# Physics307L:People/Josey/Balmer and Rydberg

## Balmer Series

For this experiment, my lab partner, Kirstin, and I observed and measured the spectrum lines from the Balmer series for both hydrogen and deuterium. The Balmer series is a specific series of spectral lines that result form the moving of electrons from a higher energy state to the n=2 energy state in hydrogen. When this occurs, the electron releases a photon with a very specific energy that can be determined by the following formula:

$\frac {1} {\lambda} = \frac {1} {R} (\frac {1} {n^2} - \frac {1} {m^2})$

Where λ is the wavelength of the light, R is the Rydberg constant, and both n and m are principle quantum numbers that represent the original state, m, and the final state, n, of the electron.

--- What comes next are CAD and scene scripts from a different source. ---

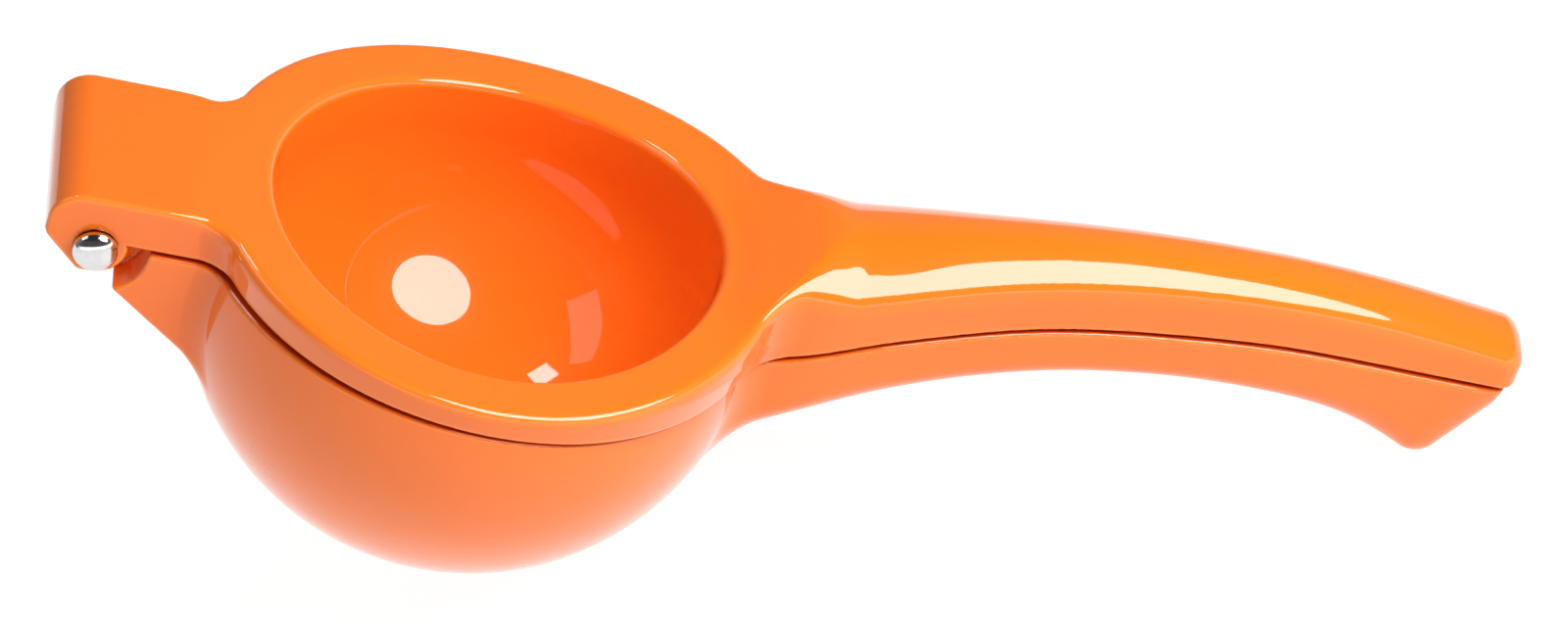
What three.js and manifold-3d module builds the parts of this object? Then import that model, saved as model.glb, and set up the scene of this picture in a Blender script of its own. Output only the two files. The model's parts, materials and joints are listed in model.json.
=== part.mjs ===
// A hand-held citrus press: two enamelled castings that turn on one riveted pin.
//
// The lower arm is a drained bowl with a hinge tongue at one end and a hooked
// handle at the other. The upper arm is a ring with a hollow press dome under it,
// a hinge fork at one end and a handle that lies on the lower one when closed.
//
// Millimetres, +Z up. Both arms are drawn level: x runs from the hinge to the
// handle, y across, and the origin is the middle of the ring's mouth. The whole
// press is then leaned back, so that it stands on its bowl and its handle's hook.

import * as THREE from 'three';
import { mergeVertices } from 'three/addons/utils/BufferGeometryUtils.js';
import Module from 'manifold-3d';

const wasm = await Module();
wasm.setup();

// ---------------------------------------------------------------- dimensions

const ring = {
  radius: 48,
  footRadius: 47.1,
  edgeRound: 2.4,
  mouthRadius: 37.2,
  mouthRound: 2.4,
};

const cup = {
  wallEnd: -9,
  bottom: -41,
  wall: 3.6,
};

const bowl = {
  centreX: -1.2,
  centreZ: -12.6,
  radius: 47.2,
  wall: 3.8,
};

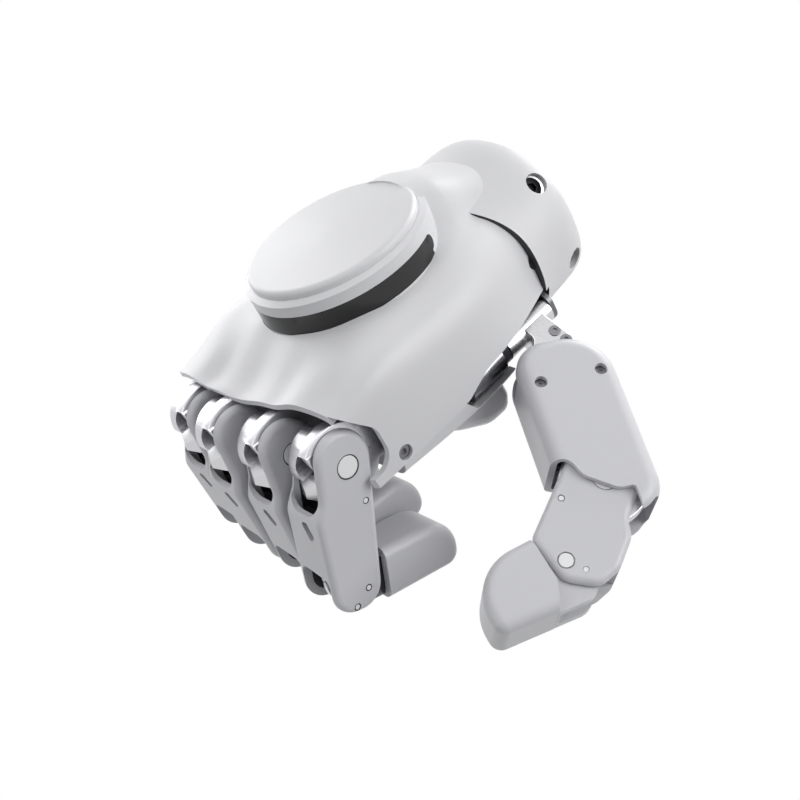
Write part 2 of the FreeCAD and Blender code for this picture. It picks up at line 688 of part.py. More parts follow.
def stop_shape():
    """The stop in the bite: a tooth over a faceted block."""
    core = front_prism([(-1.3, -3.0, 0), (-1.3, 7.0, 2.9), (4.6, 7.0, 0), (4.6, -3.0, 0)], 2.41, 3.4)
    tooth = side_prism([(3.3, 5.9, 0), (5.8, 5.9, 0.3), (7.4, 4.7, 0.3), (5.2, 0.6, 0.3), (3.3, 0.6, 0)], 0.0, 4.4)
    tooth = tooth.common(plan_prism([(3.3, 0.0, 0), (8, 2.0, 0), (8, 4.4, 0), (3.3, 4.4, 0)], 0, 8))
    lump = side_prism([(1.52, -5.3, 0), (3.3, -3.5, 0), (11.6, -2.9, 0.4), (12.2, -4.4, 0.4),
                       (10.4, -8.4, 0.4), (1.52, -7.6, 0)], -4.7, inside - 0.4)
    lump = lump.cut(plan_prism([(13, -5, 0), (13, -1.2, 0), (7.6, -5, 0)], -12, 0))
    return core.fuse(tooth).fuse(lump.cut(cross_rod(size("hinge_radius") + running, 0, 0, -20, 20)))


def proximal_shape(outline, half, cheek_wall, window_end, roof_end, floor_span, slot, holes):
    """A finger's first casing: two cheeks joined by a roof with a slanted slot."""
    body = side_prism(outline, -half, half)
    body = softened(body, 1.9, lambda edge: on_side(edge, half))
    clear = half - cheek_wall
    roof = outline[4][1] - cheek_wall
    fall = (outline[4][1] - outline[3][1]) / (outline[3][0] - outline[4][0])
    far = outline[3][0] + 5
    # The window over the knuckle, round at its lower end.
    body = body.cut(plan_prism([(-40, -clear, 0), (-40, clear, 0), (window_end, clear, 4.6),
                                (window_end, -clear, 4.6)], -30, 30))
    # The channel under the roof and the open lower window.
    channel = side_prism([(window_end - 6, -30, 0), (window_end - 6, roof, 0), (window_end + 2, roof, 0),
                          (far, roof - fall * (far - window_end - 2), 0), (far, -30, 0)], -clear, clear)
    floor = block((floor_span[0], -clear, -30), (floor_span[1], clear, floor_span[2]))
    body = body.cut(channel.cut(floor))
    body = body.cut(plan_prism([(roof_end, -clear, 2.5), (roof_end + 1.2, clear, 2.5), (60, clear, 0),
                                (60, -clear, 0)], 0, 40))
    for x, z, shaft, head, depth in holes:
        body = body.cut(cross_rod(shaft + touch, x, z, -half - 1, half + 1))
        body = body.cut(cross_rod(head, x, z, half - depth, half + 1))
        body = body.cut(cross_rod(head, x, z, -half - 1, -half + depth))
    start, end, radius = slot
    run = Vector(end[0] - start[0], end[1] - start[1], 0)
    across = Vector(-run.y, run.x, 0).normalize() * radius
    along = run.normalize() * radius
    a = Vector(start[0], start[1], 0) - along
    b = Vector(end[0], end[1], 0) + along
    body = body.cut(plan_prism([tuple((a + across))[:2] + (radius * 0.98,), tuple((b + across))[:2] + (radius * 0.98,),
                                tuple((b - across))[:2] + (radius * 0.98,), tuple((a - across))[:2] + (radius * 0.98,)],
                               outline[4][1] - cheek_wall - 3, outline[4][1] + 3))
    return body


def pin_group(half, hinge, cap, tip_at, tip_pin, stubs):
    """The hinge pins of a casing, with their caps, and its small side pins."""
    main = cross_rod(hinge, 0, 0, -half + 0.7, half - 0.7)
    for side in (-1, 1):
        ends = sorted((side * (half - 0.75), side * (half - 0.06)))
        main = main.fuse(cross_rod(cap, 0, 0, *ends))
    main = softened(main, 0.25, lambda edge: abs(abs(edge.BoundBox.YMax) - half + 0.06) < 0.01
                    and edge.BoundBox.YLength < 0.01)
    second = cross_rod(tip_pin * 0.8, tip_at[0], tip_at[1], -half + 0.4, half - 0.4)
    for side in (-1, 1):
        ends = sorted((side * (half - 0.48), side * (half - 0.05)))
        second = second.fuse(cross_rod(tip_pin, tip_at[0], tip_at[1], *ends))
    group = [main, second]
    for x, z, radius in stubs:
        for side in (-1, 1):
            ends = sorted((side * (half - 1.9), side * (half - 0.15)))
            group.append(cross_rod(radius, x, z, *ends))
    return Part.makeCompound(group)


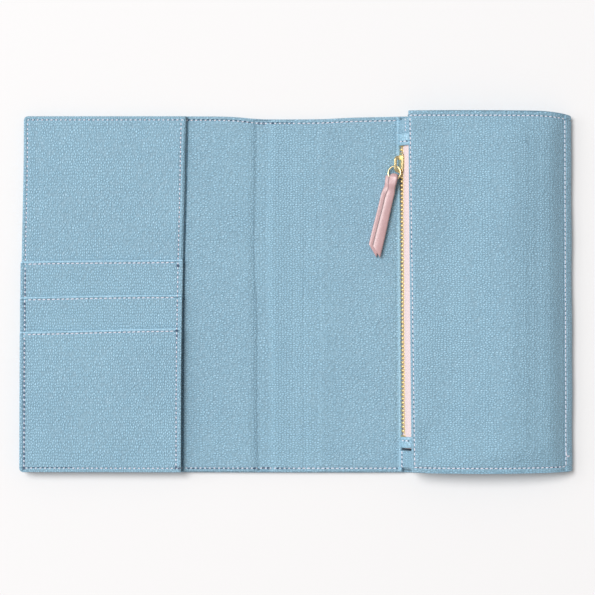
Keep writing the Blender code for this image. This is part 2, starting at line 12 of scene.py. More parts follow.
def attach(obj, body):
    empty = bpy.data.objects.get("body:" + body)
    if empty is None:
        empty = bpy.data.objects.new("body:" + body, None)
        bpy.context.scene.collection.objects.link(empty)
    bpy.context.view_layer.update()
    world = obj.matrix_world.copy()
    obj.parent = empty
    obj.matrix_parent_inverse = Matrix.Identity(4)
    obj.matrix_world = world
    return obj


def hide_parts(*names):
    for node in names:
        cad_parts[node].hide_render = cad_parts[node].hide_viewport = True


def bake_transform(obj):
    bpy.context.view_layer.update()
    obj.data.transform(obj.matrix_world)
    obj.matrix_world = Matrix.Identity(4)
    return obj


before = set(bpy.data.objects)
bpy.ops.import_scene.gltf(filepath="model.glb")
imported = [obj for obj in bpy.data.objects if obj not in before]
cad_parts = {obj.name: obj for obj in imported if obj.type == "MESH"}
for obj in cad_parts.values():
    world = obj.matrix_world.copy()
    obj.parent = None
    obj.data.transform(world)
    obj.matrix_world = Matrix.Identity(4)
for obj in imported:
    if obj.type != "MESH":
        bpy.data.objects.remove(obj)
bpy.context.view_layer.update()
MM = 0.001
STITCH = 1.86          # stitch pitch
STITCH_IN = 1.6        # seams run this far inside an edge
HALF_HIGH = 71.1       # half the height of the covers
HALF_WIDE = 110.0
RIGHT_END = 109.9
ZIP_DRIFT = 0.30       # sideways drift of the zip at 60 mm from its middle

CAMERA_DISTANCE = 0.85
CAMERA_WIDE = 0.238    # width of the view at the floor
CAMERA_LEAN = math.radians(1.5)
WORLD_LIGHT = 0.43
KEY_AT = (-2.30, 1.40, 4.80)
KEY_POWER = 248.0
SIDE_AT = (-7.20, 1.20, 4.20)
SIDE_POWER = 150.0
FLOOR_HALF = 3.0
FLOOR_Z = -0.0002


# ------------------------------------------------------------------ camera, light, floor
def stage_setup():
    scene = bpy.context.scene
    aim = Vector((0.0004, -0.0015, 0.0))
    cam = bpy.data.objects.new("camera", bpy.data.cameras.new("camera"))
    scene.collection.objects.link(cam)
    cam.location = aim + CAMERA_DISTANCE * Vector((0, -math.sin(CAMERA_LEAN), math.cos(CAMERA_LEAN)))
    cam.rotation_euler = (CAMERA_LEAN, 0, 0)
    cam.data.sensor_width = 36
    cam.data.lens = 36 * CAMERA_DISTANCE / CAMERA_WIDE
    cam.data.clip_start = 0.01
    cam.data.clip_end = 20
    scene.camera = cam
    scene.view_settings.view_transform = "Standard"
    scene.view_settings.look = "None"
    scene.view_settings.exposure = 0
    scene.view_settings.gamma = 1

    world = bpy.data.worlds.new("studio")
    world.use_nodes = True
    back = world.node_tree.nodes["Background"]
    back.inputs["Color"].default_value = (1.0, 0.975, 0.955, 1)
    back.inputs["Strength"].default_value = WORLD_LIGHT
    scene.world = world

    def area(name, where, size, power, colour=(1, 1, 1)):
        light = bpy.data.lights.new(name, "AREA")
        light.shape = "DISK"
        light.size = size
        light.energy = power
        light.color = colour
        ob = bpy.data.objects.new(name, light)
        ob.location = where
        ob.rotation_euler = (Vector((0, 0, 0)) - Vector(where)).to_track_quat("-Z", "Y").to_euler()
        scene.collection.objects.link(ob)

    area("key", KEY_AT, 3.0, KEY_POWER, (1.0, 1.0, 1.0))
    area("side", SIDE_AT, 4.0, SIDE_POWER, (1.0, 0.98, 0.97))

    mesh = bpy.data.meshes.new("floor")
    corners = [(x * FLOOR_HALF, y * FLOOR_HALF, FLOOR_Z) for x, y in ((-1, -1), (1, -1), (1, 1), (-1, 1))]
    mesh.from_pydata(corners, [], [(0, 1, 2, 3)])
    floor = bpy.data.objects.new("floor", mesh)
    scene.collection.objects.link(floor)
    mat = new_material("studio_floor")
    p = mat.node_tree.nodes["Principled BSDF"]
    p.inputs["Base Color"].default_value = (0.80, 0.795, 0.80, 1)
    p.inputs["Roughness"].default_value = 0.9
    p.inputs["Specular IOR Level"].default_value = 0.1
    mesh.materials.append(mat)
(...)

By measuring the wavelengths of the spectral lines and solving for the above equation, we determined that the Rydberg constant for hydrogen is 1.0962 (9) * 107 m-1, and 1.0975 (6) * 107 m-1 for deuterium. We were then able to compare this to the accepted values by calculating the Rydberg constant as a function of the mass of the nucleus:

$R_M = \frac{R_\infty}{1+m_e/M},$

where R$_\infty$ is given by:

$R_\infty = \frac{m_e e^4}{8 \varepsilon_0^2 h^3 c} = 1.097\;373\;156\;852\;5\;(73) \times 10^7 \ \mathrm{m}^{-1}$

This gives values of:

$R_{Hydrogen}= 10967758.3406 m^{-1}\ \$

$R_{Deuterium}=10970746.1986 m^{-1} \ \$

for hydrogen and deuterium. Comparing our measured results to the accepted values, we found that we were less than 0.1% off of the accepted value for the constant, leading us to conclude that we were successful in our experiment. SJK 03:20, 21 December 2010 (EST)
03:20, 21 December 2010 (EST)
Looks like very nice measurements. But need to compare your discrepancy to the size of your uncertainty, of course. In your case, it looks like you actually agree with the accepted values.